Gold does not harmonize with the character of our goods. Gold and straw, gold and petrol, gold and guano, gold and bricks, gold and iron, gold and hides! Only a wild fancy, a monstrous hallucination, only the doctrine of “value” can bridge the gulf. Commodities in general, straw, petrol, guano and the rest can be safely exchanged only when everyone is indifferent as to whether he possesses money or goods, and that is possible only if money is afflicted with all the defects inherent in our products. That is obvious. Our goods rot, decay, break, rust, so only if money has equally disagreeable, loss-involving properties can it effect exchange rapidly, securely and cheaply. For such money can never, on any account, be preferred by anyone to goods.

Only money that goes out of date like a newspaper, rots like potatoes, rusts like iron, evaporates like ether, is capable of standing the test as an instrument for the exchange of potatoes, newspapers, iron, and ether. For such money is not preferred to goods either by the purchaser or the seller. We then part with our goods for money only because we need the money as a means of exchange, not because we expect an advantage from possession of the money.
6

But today, as in Gesell’s time, money
is
preferred to goods. The ability to withhold the medium of exchange allows money holders to charge interest; they occupy a privileged position compared to holders of real capital (and even more so to those who sell their time, 100 percent of which disappears each day it goes unsold).
The result is an increasing polarization of wealth because everyone essentially pays a tribute to the owners of money.

A corollary to Gesell’s point is that it is unfair for us to pay simply for the means to make exchanges. Gesell believed that the simple desire to make an exchange should be enough. If I have something to offer that you need, why should we have to pay for the means to give and receive it? Why should you have to pay for the privilege of receiving a gift? This is one of the ways in which Gesell’s money deserves the moniker “free.” As we shall see, a credit system based on depreciating currency allows zero-interest loans. While we must still repay loans, no longer must we pay for them. In that sense, money becomes free.

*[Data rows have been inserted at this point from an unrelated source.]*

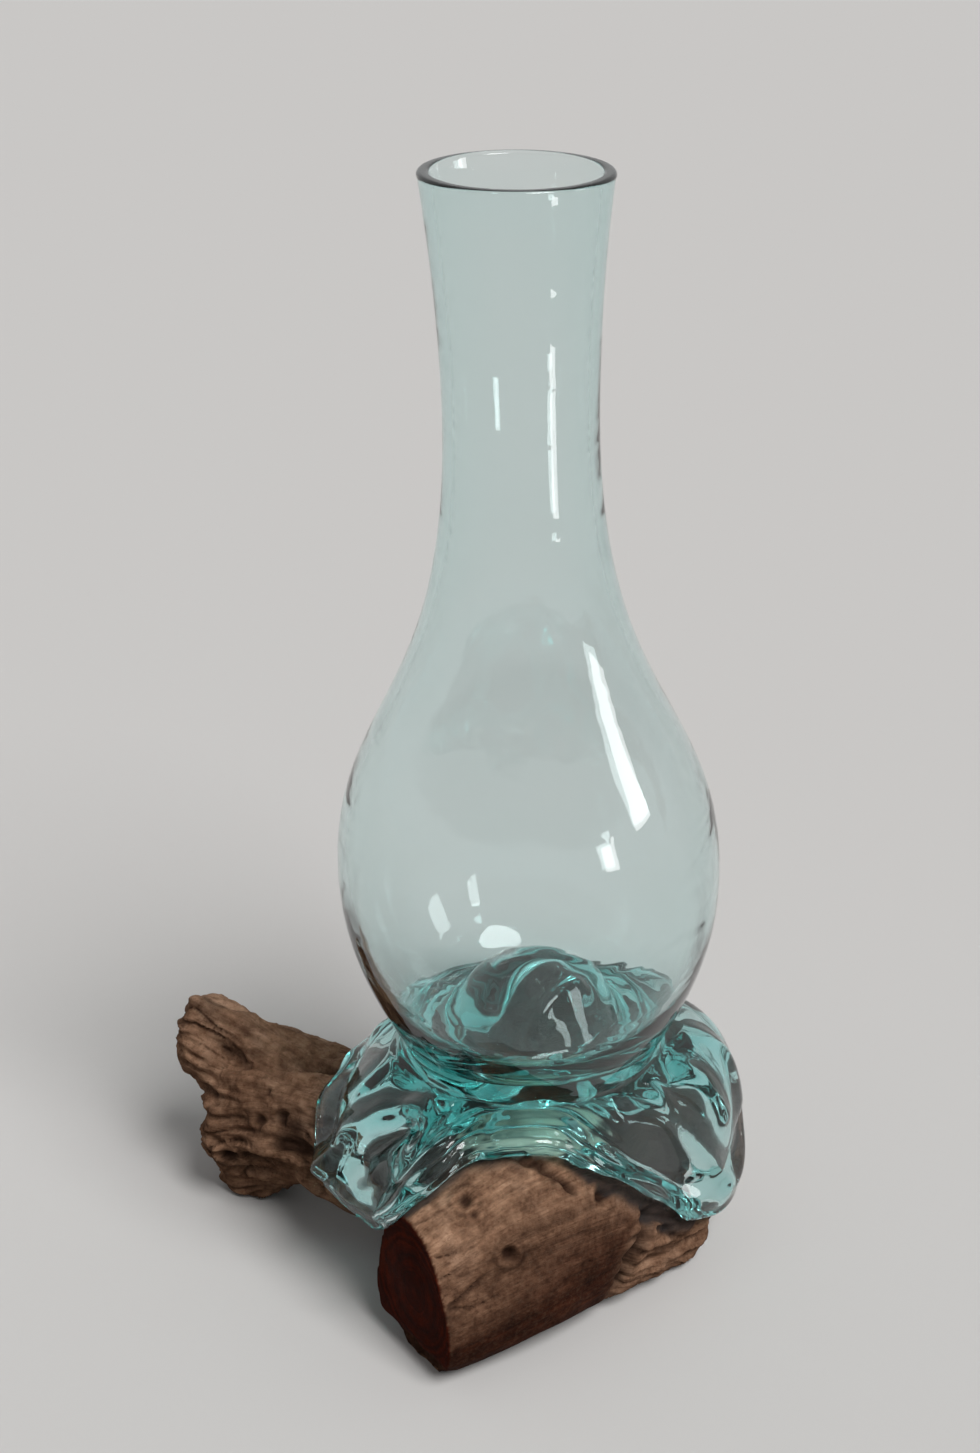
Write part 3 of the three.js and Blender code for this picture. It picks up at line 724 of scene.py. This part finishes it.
# Height of the wood under the foot, on a fine grid and without its furrows, which stiff glass bridges
grid_step = 0.0008
grid_reach = 0.072
grid_line = np.arange(-grid_reach, grid_reach + grid_step, grid_step)
root_tree = BVHTree.FromPolygons([Vector(p) for p in wood], [tuple(p.vertices) for p in root_skin.polygons])
above, below = 0.1, -0.01
wood_top = np.full((len(grid_line), len(grid_line)), below)
for i, x in enumerate(grid_line):
    for j, y in enumerate(grid_line):
        hit = root_tree.ray_cast(Vector((x, y, above)), Vector((0, 0, -1)))[0]
        if hit:
            wood_top[i, j] = hit.z


def spread_highest(grid, rounds):
    for _ in range(rounds):
        padded = np.pad(grid, 1, mode="edge")
        size = grid.shape
        grid = np.max([padded[i:i + size[0], j:j + size[1]] for i in range(3) for j in range(3)], axis=0)
    return grid


def blurred(grid, rounds):
    for _ in range(rounds):
        padded = np.pad(grid, 1, mode="edge")
        grid = (padded[:-2, 1:-1] + padded[2:, 1:-1] + padded[1:-1, :-2] + padded[1:-1, 2:]
                + 2 * padded[1:-1, 1:-1]) / 6
    return grid


# The hot middle took a closer print of the wood than the stiffer skirt, from one distance to another
print_reach = (0.024, 0.031)
printed_form = blurred(spread_highest(wood_top, rounds=2), rounds=8)
smooth_form = blurred(spread_highest(wood_top, rounds=4), rounds=26)


def seat_height(rings, seat_form):
    """Lowest height that the glass may have at each point, clear of the wood."""
    column = np.clip((rings[..., 0] + grid_reach) / grid_step, 0, len(grid_line) - 1.001)
    row = np.clip((rings[..., 1] + grid_reach) / grid_step, 0, len(grid_line) - 1.001)
    i, j = column.astype(int), row.astype(int)
    u, v = column - i, row - j
    height = (seat_form[i, j] * (1 - u) * (1 - v) + seat_form[i + 1, j] * u * (1 - v)
              + seat_form[i, j + 1] * (1 - u) * v + seat_form[i + 1, j + 1] * u * v)
    return height + seat_gap


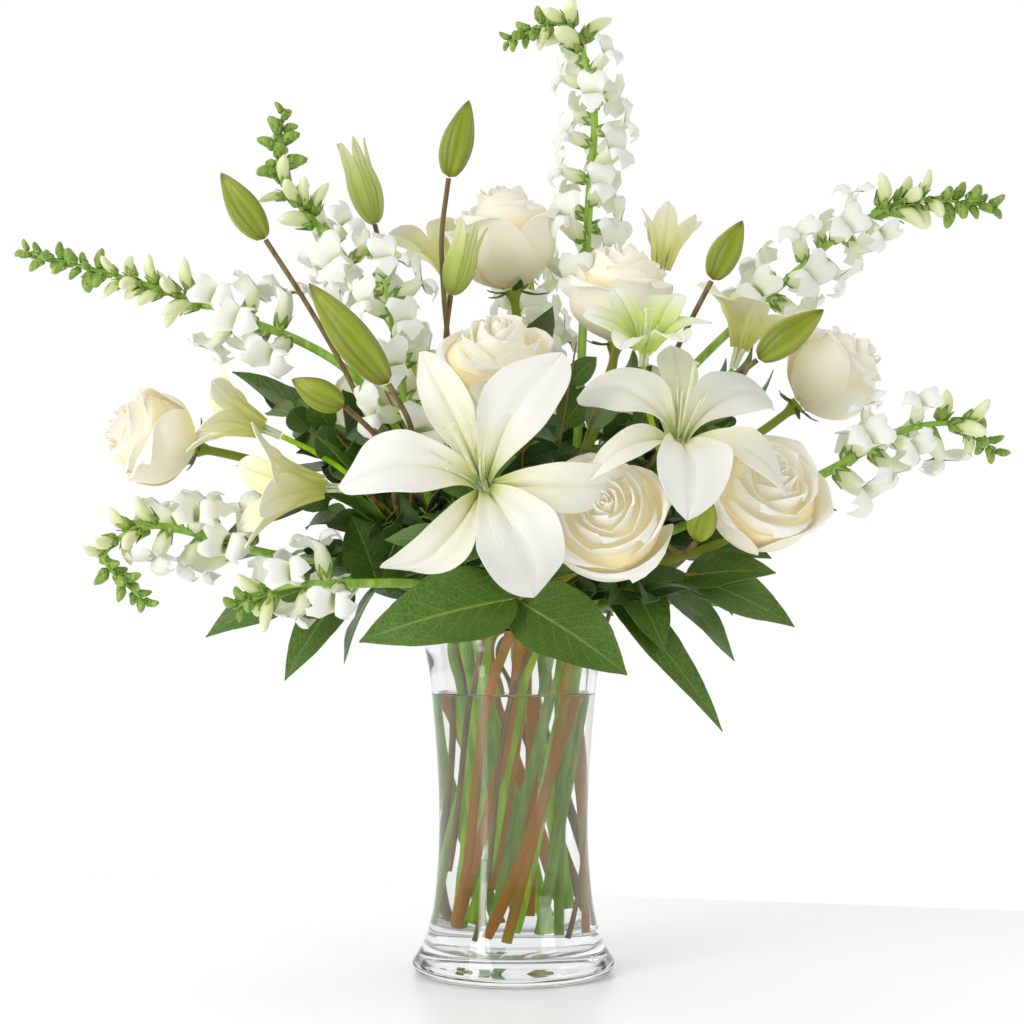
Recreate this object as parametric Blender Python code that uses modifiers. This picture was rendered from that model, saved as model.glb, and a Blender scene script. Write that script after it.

Gesell advocated currency decay as a device for decoupling money as a store-of-value from money as a medium of exchange. Money would no longer be preferred to physical capital. The result, he foresaw, would be an end to the artificial scarcity and economic depression that happens when there are plenty of goods to be exchanged but a lack of money by which to exchange them. His proposal would force money to circulate. No longer would the owners of money have an incentive to withhold it from the economy, waiting for scarcity to build up to the point where returns on real capital exceed the rate of interest. This is the second reason for calling it “free-money”:
freed
from the control of the wealthy, money would circulate freely instead of coagulating in vast, stagnant pools as it does today.

Gesell saw the interest-bearing property of money as a brake on prosperity. As soon as goods become so abundant that returns on capital investment go lower than the minimum rate of interest, the owners of money withhold it from investment. The money to perform transactions disappears from circulation, and the familiar
crisis of overcapacity looms, with its paradoxical accompaniment of scarcity of goods for the vast majority of people.

The money system in 1906 was quite different from that of today. Most currencies were still, at least in theory, backed by precious metals, and there was nothing like the vast expansion of credit over the monetary base that we have today. Indeed, Gesell viewed credit as a substitute for money, a way for businesses to conduct transactions in the absence of currency. But today credit and money are nearly identical. Current economic theory sees the use of credit as money as a positive development, in part because it allows the money supply to expand or contract organically in response to the demand for a medium of exchange. However, as we have seen, interest-bearing credit not only responds to, but also compels, the growth of the money economy. Moreover, in its present form it is no less subject to scarcity than was money in Gesell’s time.

Although virtually unknown through the second half of the twentieth century, Gesell’s ideas enjoyed a wide following in the 1920s and 1930s and came to influence prominent economists such as Irving Fisher and John Maynard Keynes. Fisher promoted Gesell’s ideas vigorously in the United States, and Keynes offered uncharacteristic praise, calling him an “unduly neglected prophet” and his work “profoundly original.”
7
In the turmoil following World War I, Gesell was even appointed Minister of Finance of the ill-fated Bavarian Republic, which lasted less than a year. In the 1920s,
a stamp scrip currency—the
wara
—issued by a friend of Gesell’s, circulated in Germany, but there as elsewhere it took an economic depression to launch it in earnest. Whether in collective life or personal, real change rarely comes in the absence of crisis.

In 1931, a German coal mine operator decided to open his closed mine by paying his workers in
wara
. Because he also agreed to redeem the scrip for coal, which everyone could use, local merchants and wholesalers were persuaded to accept it. The mining town flourished, and within the year at least a thousand stores across Germany were accepting
wara
, and banks began accepting wara-denominated deposits.
8
This put the currency on the radar screen. Feeling threatened, the German government tried to have the
wara
declared illegal by the courts; when that failed, it simply banned it by emergency decree.
9

The following year, the depressed town of Wörgl, Austria, issued its own stamp scrip inspired by Gesell and the success of the
wara
. The Wörgl currency was by all accounts a huge success.
10
Roads were paved, bridges built, and back taxes were paid. The unemployment rate plummeted and the economy thrived, attracting the attention of nearby towns. Mayors and officials from all over the world began to visit Wörgl until, as in Germany, the central government abolished the Wörgl currency and the town slipped back into depression.

Both the wara and the Wörgl currency bore a demurrage rate of 1 percent per month. Contemporary accounts attributed to this the very rapid velocity of the currencies’ circulation. Instead of generating interest and growing, accumulation of wealth became a burden, much like possessions are a burden to the nomadic hunter-gatherer. As theorized by Gesell, money afflicted with loss-inducing properties ceased to be preferred over any other commodity as a store of value. It is impossible to prove, however, that the rejuvenating effects of these currencies came from demurrage and not from the increase in the money supply, or from the economically localizing effect of a local currency such as the Wörgl.